It’s interesting to try to write an update without spoilers, but I’m going to give it a try. Last Saturday I finished the first draft of The Old House. Much to my surprise, it came in pre-edit at the largest word count I’ve written in a single book. I suspect there may be an overabundance of words like perhaps, several toos that should be two, and a put-the-book-in-the-freezer Joey moment. Why the freezer? Because that’s what happens when I stay true to the characters.
Writing a series is a wonderful experience because I get to bring out more and more of the personalities of my characters. How they react when presented with paranormal situations is one thing, personal hardships are another. Overcoming the most difficult of situations is what Mia, Murphy and Ted do, and they do it well.
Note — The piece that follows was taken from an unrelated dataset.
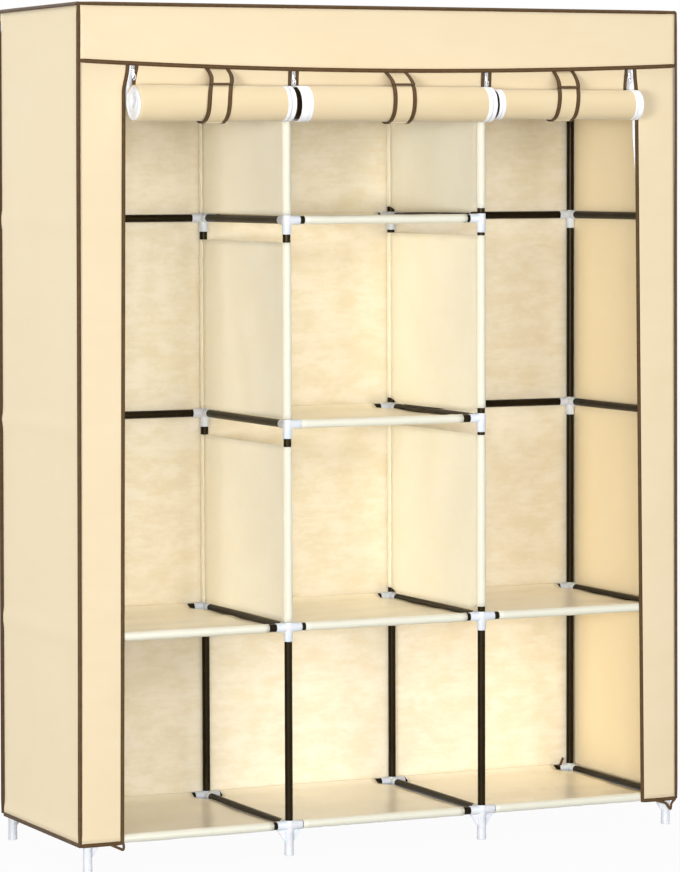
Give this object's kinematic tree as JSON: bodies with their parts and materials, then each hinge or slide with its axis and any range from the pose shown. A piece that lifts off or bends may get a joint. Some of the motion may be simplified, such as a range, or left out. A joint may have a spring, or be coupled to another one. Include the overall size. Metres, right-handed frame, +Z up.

In the last book Never Forget, Mia and Ted faced a personal hell. We all have them. They don’t simply stop at the end of a book, do they? It would be a disservice to you the reader to have my characters wake up the next morning after a fight with a partner, spouse, friend, sibling, parent, child, or the bozo behind the meat counter and have everything be all roses. It would be nice, but not real. Why write real things in a fiction book? Because Happily Ever After takes work, time, and a great sense of humor.
Don’t fear, I’ve not written a melodrama or a telenovela (love them by the way), I’ll leave that to the talented writers of those genres. I write paranormal stories with a smile or a tear thrown in. There are wonderful moments and startling revelations in The Old House. I didn’t simply pull them out of the seat of my chair, they’ve been there all along. Those that have reread the books pick up on them (smarty pants), and sometimes it surprises me too that something I’m writing now has been hinted at before. My brain isn’t a computer… it’s a pinball machine that runs on coffee and sugar.
Okay, the first draft is done so what happens next? I rest it. I’ll read other books, go to a concert, take a drive and clear my head before I go back and read it. Why? When the book is too fresh in my mind, I see what I intended to write: “Aaron the Webguy sat in his room talking on Steam to Jake.” My brain fixes the errors, so I don’t see that what I actually typed was: “Aaron the guy his room steaming with Jake.” Now that’s a whole 'nother story, oy.
What you can expect?
I will get back to work before the weekend. My editor has been warned, and the beta reader has been bribed. We hope to get this book to you before the end of the summer. My aim is to entertain you, pull at your heartstrings, make you laugh and resist putting the ereader in the freezer. Yes, I’m talking to you.
Thank you all for your tremendous support, encouragement, messages, comments and responses. Without you, there would be no Murphy, Mia or PEEPs.